Blue Star Mothers Unite to Support Troops and Each Other
January, 2005 - Issue #4
"I don't want you to go back, but I know you have to," Pam Sweeny says quietly to her son Erik. He's been home from Iraq for additional training, and spent part of his leave time helping Santa Clarita's Blue Star Mothers make care packages for his comrades. Louder, Pam announces that her son turned 21 overseas, but that they celebrated when he returned home. Privately, she admits that having a son on active military duty can be paralyzing. "I would eat ice cream and barbequed potato chips while lying on the couch, watching the news, 24-7. I couldn't function. My friends didn't understand. The group has given me an outlet to do something."

The group is the Blue Star Mothers, chartered in Santa Clarita last year. Part of a national organization, the BSMs of the SCV work to support one another, as well as the men and women fighting in our name continents away. While only moms and step-moms can be official BSMs, wives, girlfriends, dads, and more can join as associate members.

"We are determined to not have a pity party," says Tina Perez of Canyon Country, local founder and president of BSM. A small woman with a powerful voice, Perez's hands often graze over a small picture pinned above her heart. It's of her son, a tank commander with the Marines. "It isn't easy to have a child in the military, but we come together, support each other, and do things so that our kids over there, all of them, know that we care, that we're thinking of them, that we want them to be safe, that we appreciate the sacrifice they're making for us."

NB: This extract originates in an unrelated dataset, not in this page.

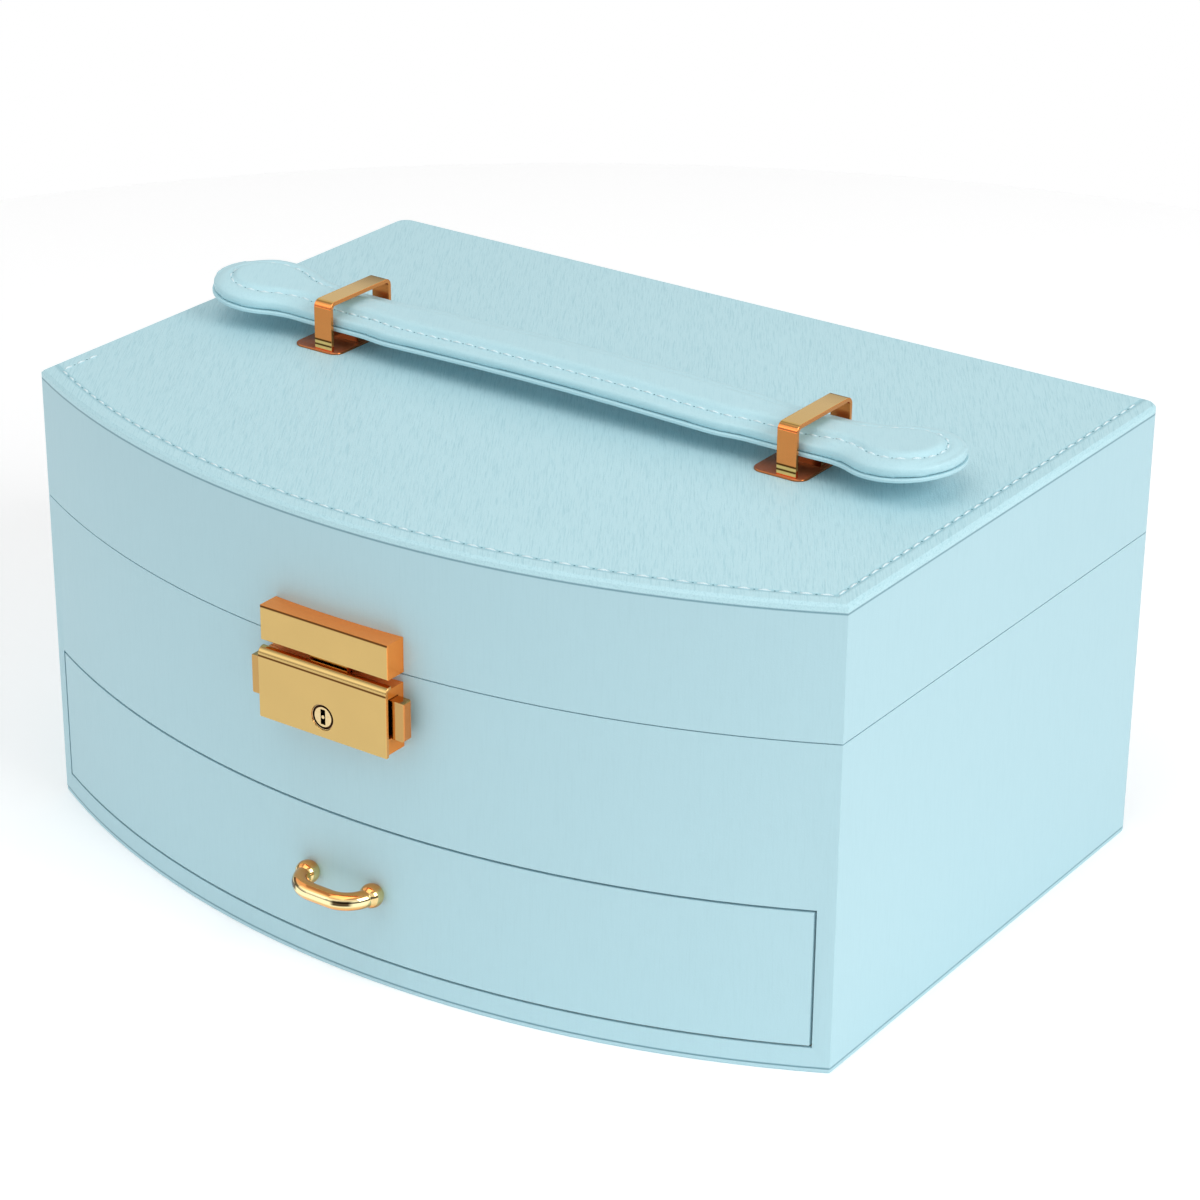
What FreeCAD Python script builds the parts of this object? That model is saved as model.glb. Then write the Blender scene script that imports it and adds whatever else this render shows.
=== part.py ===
import FreeCAD, Part
import math
import os
from types import SimpleNamespace

import Sketcher
from FreeCAD import Vector

# Jewelry box wrapped in leather: bowed front, hinged lid with a strap handle,
# squeeze lock, lined upper tray and a drawer below it.
# The origin is the centre of the base, midway between the front corners and
# the back, on the surface that the box stands on. +X right, +Y back, +Z up.

SIZES = (
    # Outer form
    ("case_width", 260.0),
    ("case_depth", 161.0),
    ("front_bow", 32.5),
    ("total_height", 130.3),
    ("seam_height", 93.0),
    ("seam_gap", 0.3),
    # Layers of the walls
    ("base_thick", 1.5),
    ("wrap_thick", 1.0),
    ("board_thick", 3.2),
    ("bottom_thick", 5.2),
    ("felt_thick", 0.5),
    ("lid_panel_thick", 2.4),
    ("lid_panel_chamfer", 0.8),
    ("lining_thick", 1.2),
    ("lining_drop", 0.5),
    # Tray under the lid
    ("divider_thick", 1.6),
    ("tray_divider_height", 30.0),
    ("ring_bay_width", 86.0),
    ("ring_roll_pitch", 14.6),
    ("ring_roll_gap", 0.4),
    ("ring_roll_height", 15.0),
    ("ring_roll_count", 7),
    ("tray_cross_y", -4.0),
    ("tray_back_x", 46.0),
    # Drawer
    ("drawer_opening", 39.7),
    ("drawer_gap", 0.7),
    ("drawer_float", 0.3),
    ("drawer_back_gap", 2.0),
    ("drawer_side_thick", 2.8),
    ("drawer_bottom_thick", 2.5),
    ("drawer_side_height", 34.5),
    ("drawer_lining_thick", 1.0),
    ("drawer_divider_height", 26.0),
    ("drawer_cross_y", -18.0),
    ("drawer_divider_x", 44.0),
    # Drawer pull
    ("pull_spacing", 21.4),
    ("pull_height", 27.5),
    ("pull_ball_radius", 3.3),
    ("pull_ball_lift", 2.1),
    ("pull_rod_radius", 2.4),
    ("pull_reach", 7.6),
    ("pull_screw_radius", 1.2),
    ("pull_screw_grip", 2.6),
    ("screw_head_radius", 2.6),
    ("screw_head_thick", 0.9),
    ("screw_clearance", 0.1),
    # Hinges
    ("hinge_spacing", 150.0),
    ("hinge_length", 26.0),
    ("hinge_leaf_height", 10.5),
    ("hinge_leaf_thick", 0.8),
    ("knuckle_radius", 1.6),
    ("knuckle_stand_off", 0.1),
    ("knuckle_gap", 0.2),
    ("hinge_pin_radius", 0.8),
    ("hinge_pin_clearance", 0.05),
    ("hinge_screw_spread", 17.0),
    ("hinge_screw_rise", 6.6),
    ("hinge_screw_radius", 0.9),
    ("hinge_screw_length", 3.6),
    ("hinge_head_radius", 1.7),
    ("hinge_head_thick", 0.5),
    # Mirror in the lid
    ("mirror_width", 176.0),
    ("mirror_height", 104.0),
    ("mirror_thick", 2.0),
    ("mirror_y", -8.0),
    ("mirror_rim", 6.0),
    ("mirror_lip", 4.0),
    ("mirror_lip_thick", 0.9),
    ("mirror_corner", 7.0),
    ("mirror_play", 0.2),
    # Lock body on the case
    ("lock_plate_width", 41.6),
    ("lock_plate_top", 92.0),
    ("lock_plate_height", 19.6),
    ("lock_plate_thick", 1.0),
    ("lock_plate_roll", 2.0),
    ("lock_plate_lip", 1.4),
    ("lock_case_width", 40.8),
    ("lock_case_depth", 5.9),
    ("lock_case_rise", 0.5),
    ("lock_wall", 1.2),
    ("lock_stud_spread", 28.0),
    ("lock_stud_inset", 2.6),
    ("lock_stud_radius", 1.0),
    ("lock_stud_clearance", 0.1),
    # Key cylinder
    ("cylinder_radius", 2.95),
    ("cylinder_height", 78.0),
    ("cylinder_clearance", 0.05),
    ("cylinder_recess", 0.3),
    ("cylinder_length", 3.6),
    ("cylinder_flange_radius", 3.5),
    ("cylinder_flange_length", 1.2),
    ("cylinder_rim", 0.15),
    ("cylinder_ring_width", 0.6),
    ("cylinder_ring_depth", 0.5),
    ("keyway_width", 1.5),
    ("keyway_height", 4.2),
    ("keyway_depth", 2.4),
    ("key_post_radius", 0.5),
    ("cam_reach", 3.4),
    ("cam_width", 3.2),
    ("cam_thick", 0.7),
    # Push buttons and their hooks
    ("button_height", 10.8),
    ("button_centre", 82.8),
    ("button_proud", 4.5),
    ("button_travel", 2.0),
    ("button_depth", 3.4),
    ("button_set_back", 0.9),
    ("button_clearance", 0.15),
    ("button_block_length", 12.5),
    ("button_round", 0.7),
    ("hook_bar_thick", 0.8),
    ("hook_bar_height", 1.9),
    ("hook_length", 1.2),
    ("hook_clearance", 0.4),
    ("lower_hook_height", 82.1),
    ("upper_hook_height", 84.4),
    ("spring_radius", 1.1),
    ("spring_wire", 0.3),
    ("spring_turns", 4),
    ("spring_length", 5.0),
    ("spring_height", 79.0),
    ("spring_post_x", 4.3),
    ("spring_post_thick", 0.9),
    ("spring_post_height", 3.4),
    # Strike on the lid
    ("strike_width", 41.2),
    ("strike_height", 9.7),
    ("strike_depth", 5.8),
    ("strike_rise", 0.5),
    ("strike_edge", 0.35),
    ("strike_stud_spread", 26.0),
    ("tongue_width", 12.0),
    ("tongue_thick", 1.5),
    ("tongue_bottom", 81.4),
    ("tongue_seat", 4.0),
    ("tongue_front", 2.1),
    ("tongue_lead", 1.2),
    ("tongue_clearance", 0.5),
    # Handle staples
    ("handle_centre_y", -10.6),
    ("staple_spacing", 152.6),
    ("staple_span", 27.0),
    ("staple_height", 14.8),
    ("staple_width", 6.0),
    ("staple_thick", 1.2),
    ("staple_bend", 2.2),
    ("staple_plate_width", 16.2),
    ("staple_plate_shift", -2.6),
    ("staple_plate_margin", 0.8),
    ("staple_plate_thick", 0.6),
    ("staple_plate_corner", 3.2),
    ("staple_plate_chamfer", 0.2),
    ("saddle_width", 9.0),
    ("saddle_length", 7.0),
    ("saddle_height", 4.8),
    ("saddle_chamfer", 0.8),
    # Strap of the handle
    ("strap_shift", -1.7),
    ("strap_tip_x", 121.0),
    ("strap_paddle_half", 15.5),
    ("strap_shoulder_x", 87.0),
    ("strap_neck_half", 10.6),
    ("strap_neck_x", 66.0),
    ("strap_grip_half", 12.0),
    ("strap_grip_x", 52.0),
    ("strap_rest_gap", 0.3),
    ("strap_arch", 1.0),
    ("strap_tip_rise", 2.6),
    ("strap_backing_thick", 1.1),
    ("strap_backing_lip", 0.4),
    ("strap_margin_thick", 2.8),
    ("strap_crown_inset", 5.6),
    ("strap_crown_thick", 2.0),
    ("strap_crown_chamfer", 0.9),
)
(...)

Supporting the troops is a primary goal for the BSMs. One night in November, the group came together to make care packages. "There are a lot of soldiers that don't get anything from home - no letters, nothing. These care packages mean a lot to them. It lets them know that they aren't forgotten," says Perez. The most coveted care package item, say the moms, is a package of baby wipes. "It's so dusty there," one says. "My son went without a shower for two weeks," reports another. Socks are also on the high-demand list. Soaring temperatures, lack of bathing facilities and uneven terrain make clean foot-ware a luxury. Candy, playing cards, q-tips, granola bars, sun block and more also help give the troops a taste (sometimes literally) of home.

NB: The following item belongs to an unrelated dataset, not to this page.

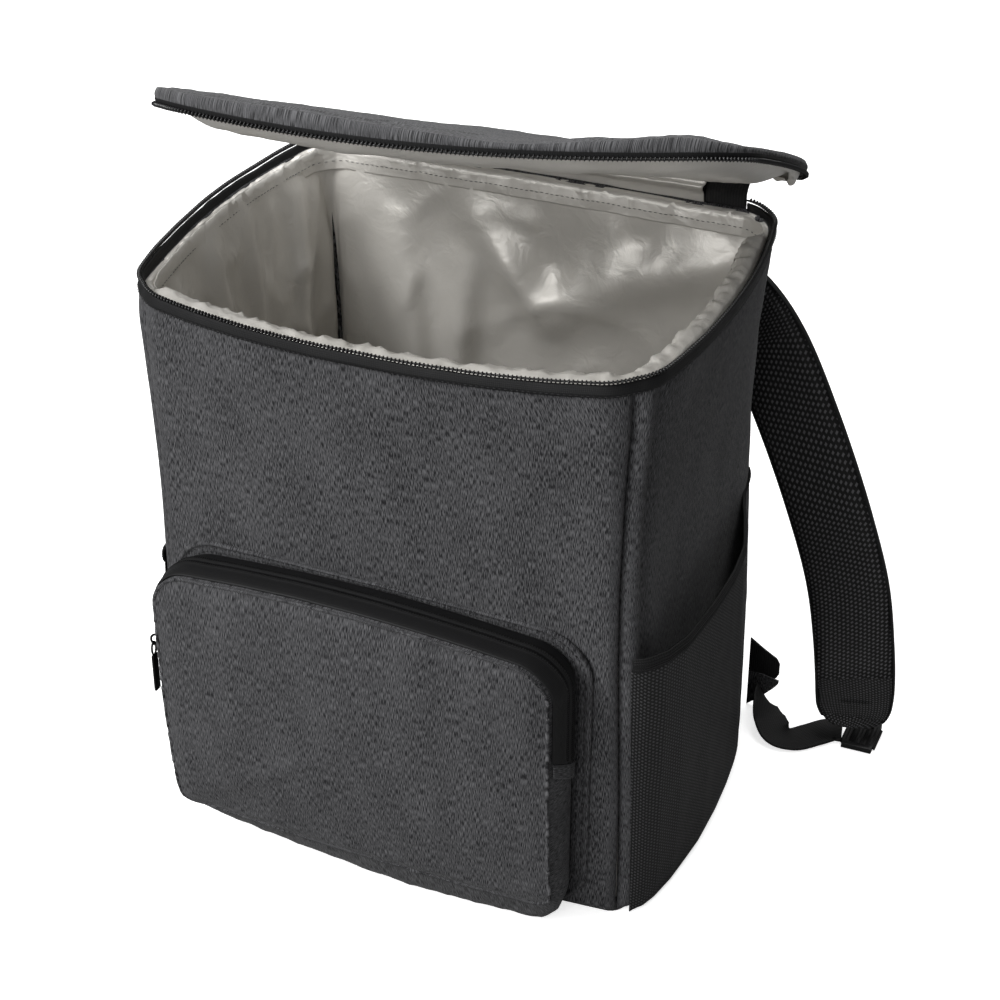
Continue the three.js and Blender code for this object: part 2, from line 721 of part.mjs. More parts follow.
// The zip ends higher at the face than at the flange on the right.
function addPocketZip() {
  const from = placeAt(1, pocketZipEnd);
  const to = placeAt(3, pocketZipEnd);
  const gap = to - placeAt(3, pocketZipEnd + endTabGap);
  const skew = placeAt(1, pocketZipEnd + pocketZipSkew) - from;
  const turned = (q, share) => (q < 2 ? q + (skew * share * (2 - q)) / (2 - from) : q);
  const lift = restGap + pocketTapeWall;
  const start = (1 - pocketTapeWidth / pocketReach) / 2;
  const shares = [0, 0.25, 0.5, 0.75, 1].map((share) => start + share * (1 - 2 * start));
  const strip = (places, up) =>
    places.map((q) => shares.map((share) => gussetPoint(turned(q, share), share, up)));
  const sheet = (places) => slab(strip(places, lift), strip(places, restGap));
  addPiece("pocket_zip_tape", sheet(marks(from, to, 6)), tapeCloth);
  const tabFoot = pocketZipEnd - endTabLength;
  addPiece("pocket_end_tab_right", sheet([placeAt(1, tabFoot), from - gap]), cloth);
  addPiece("pocket_end_tab_left", sheet([to + gap, placeAt(3, tabFoot)]), cloth);
}

// A box with its middle at a point.
function block(width, depth, height, x, y, z) {
  return new THREE.BoxGeometry(width, depth, height).translate(x, y, z);
}

// Boxes that share faces or overlap are joined into one solid.
const wasm = await Module();
wasm.setup();

function solid(geometry) {
  const bare = geometry.clone();
  bare.deleteAttribute("normal");
  bare.deleteAttribute("uv");
  const merged = mergeVertices(bare);
  const mesh = new wasm.Mesh({
    numProp: 3,
    vertProperties: merged.attributes.position.array,
    triVerts: new Uint32Array(merged.index.array),
  });
  return new wasm.Manifold(mesh);
}

function geometryOf(body) {
  const mesh = body.getMesh();
  const geometry = new THREE.BufferGeometry();
  geometry.setAttribute("position", new THREE.Float32BufferAttribute(mesh.vertProperties, 3));
  geometry.setIndex(new THREE.Uint32BufferAttribute(mesh.triVerts, 1));
  geometry.computeVertexNormals();
  return geometry;
}

const joined = (pieces) => geometryOf(pieces.map(solid).reduce((sum, next) => sum.add(next)));

// The slider on the left of the pocket, and the pull whose eye hangs in the slider's bail.
// The group's own -X points out of the bag, and its origin is the middle of the eye's bar.
function addPull() {
  const place = placeAt(3, sliderHeight);
  const [x, y, z] = gussetPoint(place, sliderPlace, restGap + pocketTapeWall + pullGap);
  const reach = sliderWall + bailRise;
  const rise = reach - bailWall - pullGap - pullBar / 2;
  const postAt = (sliderLength - bailWall) / 2;
  const hang = postAt - bailWall / 2 - pullGap - pullBar / 2;
  const hinge = new THREE.Group();
  hinge.position.set(x - rise, y, z - hang);
  part.add(hinge);
  const body = block(sliderWall, sliderWidth, sliderLength, rise - sliderWall / 2, 0, hang);
  const post = (at) =>
    block(bailRise, bailWall * 2, bailWall, rise - reach + bailRise / 2, 0, hang + at);
  const bridge = block(bailWall, bailWall * 2, sliderLength, rise - reach + bailWall / 2, 0, hang);
  const slider = joined([body, post(postAt), post(-postAt), bridge]);
  addPiece("pocket_slider", slider, blackMetal, hinge);
  const armAt = (pullWidth - pullBar) / 2;
  const arm = (side) => block(pullBar, pullBar, pullEyeLength, 0, side * armAt, -pullEyeLength / 2);
  const gripLength = pullLength - pullEyeLength;
  const grip = block(pullBar, pullWidth, gripLength, 0, 0, -pullEyeLength - gripLength / 2);
  const bar = block(pullBar, pullWidth, pullBar, 0, 0, 0);
  addPiece("pocket_pull", joined([bar, arm(1), arm(-1), grip]), blackMetal, hinge);
}

// The mesh pocket's stand off the panel: along runs from the front seam to the back seam, top
// and foot are shares of meshBulge at the band and at the floor.
const meshPlaces = [
  { along: 0, top: 0, foot: 0 },
  { along: 0.046, top: 0.34, foot: 0.32 },
  { along: 0.09, top: 0.68, foot: 0.52 },
  { along: 0.17, top: 0.92, foot: 0.72 },
  { along: 0.34, top: 1, foot: 0.92 },
  { along: 0.48, top: 1, foot: 0.92 },
  { along: 0.6, top: 0.86, foot: 0.84 },
  { along: 0.7, top: 0.5, foot: 0.7 },
  { along: 0.79, top: 0.2, foot: 0.42 },
  { along: 0.87, top: 0.05, foot: 0.12 },
  { along: 0.954, top: 0.01, foot: 0.01 },
  { along: 1, top: 0, foot: 0 },
];

// Heights of the mesh pocket as shares of its own height, with the share of the stand there.
const meshRows = [
  { rise: 0.0, stand: 0.1 },
  { rise: 0.012, stand: 0.8 },
  { rise: 0.08, stand: 0.95 },
  { rise: 0.35, stand: 1.0 },
  { rise: 0.7, stand: 1.0 },
  { rise: 1.0, stand: 1.0 },
];

function meshPoint(side, place, z, stand, lift) {
  const share = z / meshTop;
  const full = place.foot + (place.top - place.foot) * share;
  const edge = meshEdge / bodyDepth;
  const t = edge + place.along * (1 - 2 * edge);
  const q = side === 1 ? side + t : side + 1 - t;
  return bodyPoint(q, z, -(restGap + lift + meshBulge * stand * full));
}

// Mesh pocket on one side of the body: side is 1 for the right and 3 for the left.
function addMeshPocket(name, side) {
  const height = meshTop - meshBandHeight - meshBottom;
  const wall = (lift) =>
    meshPlaces.map((place) =>
      meshRows.map((row) => meshPoint(side, place, meshBottom + row.rise * height, row.stand, lift)),
    );
  addPiece(name, slab(wall(meshWall), wall(0)), meshCloth);
  const foot = meshTop - meshBandHeight + seamGap;
  const band = (lift) =>
    meshPlaces.map((place) => [foot, meshTop].map((z) => meshPoint(side, place, z, 1, lift)));
  addPiece(name + "_band", slab(band(meshBandWall), band(0)), webbing);
}

// A flat ribbon along a line of points, with the way its face looks and its width at each
// point. edge is the ribbon's thickness at its edges, as a share of thick.
function ribbonRows(points, looks, widths, thick, steps, edge) {
  const curve = new THREE.CatmullRomCurve3(points, false, "centripetal");
  const faces = new THREE.CatmullRomCurve3(looks, false, "centripetal");
  const across = edge < 1 ? [-1, -0.7, 0.7, 1] : [-1, 1];
  const rows = { front: [], back: [] };
  for (let i = 0; i <= steps; i++) {
    const t = i / steps;
    const at = t * (widths.length - 1);
    const low = Math.min(Math.floor(at), widths.length - 2);
    const width = widths[low] + (widths[low + 1] - widths[low]) * (at - low);
    const along = curve.getTangent(t);
    const look = faces.getPoint(t);
    look.addScaledVector(along, -look.dot(along)).normalize();
    const side = new THREE.Vector3().crossVectors(along, look);
    const row = (sign) =>
      across.map((share) => {
        const swell = (thick / 2) * (Math.abs(share) === 1 ? edge : 1);
        const point = curve.getPoint(t).addScaledVector(side, (share * width) / 2);
        return point.addScaledVector(look, sign * swell).toArray();
      });
    rows.front.push(row(1));
    rows.back.push(row(-1));
  }
  return rows;
}

const strapSteps = 22;
const webbingSteps = 16;
const strapShape = bodyShape(strapTop - strapWidth / 2, 0);
const strapRest = strapShape.along + strapShape.bows[2] + restGap + strapThick / 2;

function strapRows(hand) {
  const points = strapLine.map(
    (row) =>
      new THREE.Vector3(
        hand * (strapSpread + row.out * strapReach),
        strapRest - row.ahead * strapAhead,
        strapTop + (strapFloor - strapTop) * row.down,
      ),
  );
  const looks = strapLine.map((row) => new THREE.Vector3(hand * row.tip, -1, row.tip));
  const widths = strapLine.map((row) => row.wide * strapWidth);
  return ribbonRows(points, looks, widths, strapThick, strapSteps, strapEdgeShare);
}

const mirrored = (row) => row.map(([x, y, z]) => [-x, y, z]);

// The yoke is the padded bar between the two straps' upper ends, sewn to the back panel.
function addYoke(rows) {
  const end = (row) => row.map(([x, y, z]) => [x - seamGap, y, z]);
  const front = end(rows.front[0]);
  const back = end(rows.back[0]);
  addPiece("strap_yoke", slab([front, mirrored(front)], [back, mirrored(back)]), spacerMesh);
}

// The flat plate with two slots that holds the webbing at the strap's lower end.
function addAdjuster(name, x, y, z) {
  const [reachX, reachY] = [(adjusterLength - adjusterBar) / 2, (adjusterWidth - adjusterBar) / 2];
  const bar = (at) => block(adjusterBar, adjusterWidth, adjusterWall, at, 0, adjusterWall / 2);
  const rail = (at) => block(adjusterLength, adjusterBar, adjusterWall, 0, at, adjusterWall / 2);
  const plate = joined([bar(-reachX), bar(0), bar(reachX), rail(-reachY), rail(reachY)]);
  addPiece(name, plate, hardPlastic).position.set(x, y, z);
}

// The tab near the foot of the back seam, the webbing folded above it, and the webbing that
// runs over the floor to the adjuster.
function addLowerStrap(name, hand) {
  const strapEnd = strapSpread + strapReach;
  const adjusterY = strapRest - strapAhead + adjusterBack;
  const adjusterX = strapEnd + adjusterOut;
  addAdjuster("adjuster_" + name, hand * adjusterX, adjusterY, restGap);
  const foot = bodyShape(tabHeight / 2, 0);
  const tabX = foot.across + meshWall + tabStand;
  const tabY = foot.along - tabAhead;
  const sheet = (low, high, base, height) => (y) =>
    tabRows.map((row) => {
      const x = hand * (tabX + row.out * tabReach);
      return [[x, y, base + row[low] * height], [x, y, base + row[high] * height]];
    });
  const tab = sheet("tabLow", "tabHigh", restGap, tabHeight - restGap);
  addPiece("strap_tab_" + name, slab(tab(tabY + tabWall), tab(tabY)), cloth);
  const fold = sheet("foldLow", "foldHigh", tabHeight + restGap, anchorHeight);
  addPiece("webbing_anchor_" + name, slab(fold(tabY + webbingWall), fold(tabY)), webbing);
  const from = [adjusterX - adjusterLength / 2 - adjusterGap, adjusterY];
  const to = [tabX + tabReach / 2, tabY - webbingWall - restGap];
  const points = webbingLine.map(
    (row) =>
      new THREE.Vector3(
        hand * (from[0] + (to[0] - from[0]) * row.way),
        from[1] + (to[1] - from[1]) * row.way - row.ahead * webbingAhead,
        webbingHeight + row.lift * tabHeight,
      ),
  );
  const looks = webbingLine.map((row) => new THREE.Vector3(hand * row.edge, -row.edge, 1 - row.edge));
  const widths = webbingLine.map(() => webbingWidth);
  const rows = ribbonRows(points, looks, widths, webbingWall, webbingSteps, 1);
  addPiece("strap_webbing_" + name, slab(rows.front, rows.back), webbing);
}

function addStraps() {
  const right = strapRows(1);
  addYoke(right);
  addPiece("strap_pad_right", slab(right.front, right.back), spacerMesh);
  const [front, back] = [right.front.map(mirrored), right.back.map(mirrored)];
  addPiece("strap_pad_left", slab(front, back), spacerMesh);
  addLowerStrap("right", 1);
  addLowerStrap("left", -1);
}

// The rim's slider is parked in the back left corner, inside the tape.
function addRimSlider() {
  const cornerBow = rimSliderLength ** 2 / (8 * rimCornerRadius);
  const inset = tapeWall / 2 + coilRadius + cornerBow + restGap + rimSliderSize / 2;
  const bindingTop = panelTop + restGap + liningWall;
  const [x, y, z] = bodyPoint(3, bindingTop + restGap + rimSliderSize / 2, inset);
  const shape = new THREE.BoxGeometry(rimSliderLength, rimSliderSize, rimSliderSize);
  const slider = addPiece("rim_zip_slider", shape, blackMetal);
  slider.position.set(x, y, z);
  slider.rotation.z = Math.PI / 4;
}

addBody();
addLining();
addRimZip();
addRimSlider();
addLid();
addHinge();
addPocket();
addPull();
addMeshPocket("mesh_pocket_right", 1);
addMeshPocket("mesh_pocket_left", 3);
addStraps();

export default part;
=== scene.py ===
import math

import bmesh
import bpy
from mathutils import Matrix, Vector, noise


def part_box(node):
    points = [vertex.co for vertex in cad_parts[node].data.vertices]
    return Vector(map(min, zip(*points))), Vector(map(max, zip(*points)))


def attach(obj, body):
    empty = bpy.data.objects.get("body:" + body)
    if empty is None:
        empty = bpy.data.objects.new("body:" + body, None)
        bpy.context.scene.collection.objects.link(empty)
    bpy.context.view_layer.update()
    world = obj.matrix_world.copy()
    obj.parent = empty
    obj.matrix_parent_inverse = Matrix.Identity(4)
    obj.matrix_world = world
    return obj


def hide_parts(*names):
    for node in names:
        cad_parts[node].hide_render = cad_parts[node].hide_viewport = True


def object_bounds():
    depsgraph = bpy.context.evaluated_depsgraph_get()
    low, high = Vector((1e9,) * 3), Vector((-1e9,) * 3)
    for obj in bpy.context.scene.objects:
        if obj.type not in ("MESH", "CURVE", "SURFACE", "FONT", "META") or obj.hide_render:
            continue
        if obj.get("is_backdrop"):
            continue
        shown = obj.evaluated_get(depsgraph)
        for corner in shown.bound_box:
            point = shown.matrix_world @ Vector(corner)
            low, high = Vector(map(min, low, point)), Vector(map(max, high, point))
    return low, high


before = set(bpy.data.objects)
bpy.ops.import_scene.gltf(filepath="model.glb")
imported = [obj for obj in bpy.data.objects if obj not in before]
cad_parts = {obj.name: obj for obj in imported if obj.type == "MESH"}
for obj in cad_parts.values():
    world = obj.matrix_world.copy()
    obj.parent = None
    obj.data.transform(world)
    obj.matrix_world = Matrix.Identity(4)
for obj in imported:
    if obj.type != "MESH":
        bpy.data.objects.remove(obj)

cad_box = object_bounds()
MM = 0.001
UP = Vector((0, 0, 1))

# Camera: the photograph's place and lens, worked out from the bag's rim and corners
VIEW_AZIMUTH = math.radians(22.42)
VIEW_ELEVATION = math.radians(31.59)
VIEW_LENS = 83.77
VIEW_DISTANCE = 1577.1
VIEW_RIGHT_OF_MIDDLE = 22.68
VIEW_ABOVE_MIDDLE = 7.24
VIEW_MIDDLE = Vector((0, 0, 200))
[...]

Getting items donated is always a struggle, but mailing the heavy packages is also a burden the moms face. It costs between $45 and $55 to send one 20-pound box to Iraq, an expense that quickly adds up when you're mailing over 1,000 care packages.

Baby wipes and granola bars aren't the only items the BSMs send overseas. The group recently began working on Operation Dignity, which provides pajamas for injured troops. "When a kid gets hurt and needs serious treatment, their clothes are cut off of them and then they are shipped from Iraq or Afghanistan as far away as Germany, all the while wearing only a flimsy cape that's open in the back. They put themselves on the line for our country and they deserve more than a hospital gown; that's why we've been collecting new pj's to send over," says Perez.

Other operations for the local BSMs include Operation Paperback, an ongoing book drive to provide reading material for active military in hot zones. The group also provides veterans' support at local hospitals and a quarterly newsletter to keep the community informed. Soon they'll be working on the Hearts for Heroes Program, encouraging school children to create artwork and cards offering encouragement to the troops.

Regardless of your position on the war in Iraq, there's no negating that the men and women, sons and daughters, fighting overseas deserve our prayers and support. Please help the Blue Star Mothers send more care package items, more pajamas, more cards, more books - your assistance benefits both the kids fighting and the moms in Santa Clarita who deserve to know that their child's sacrifice has not gone unnoticed.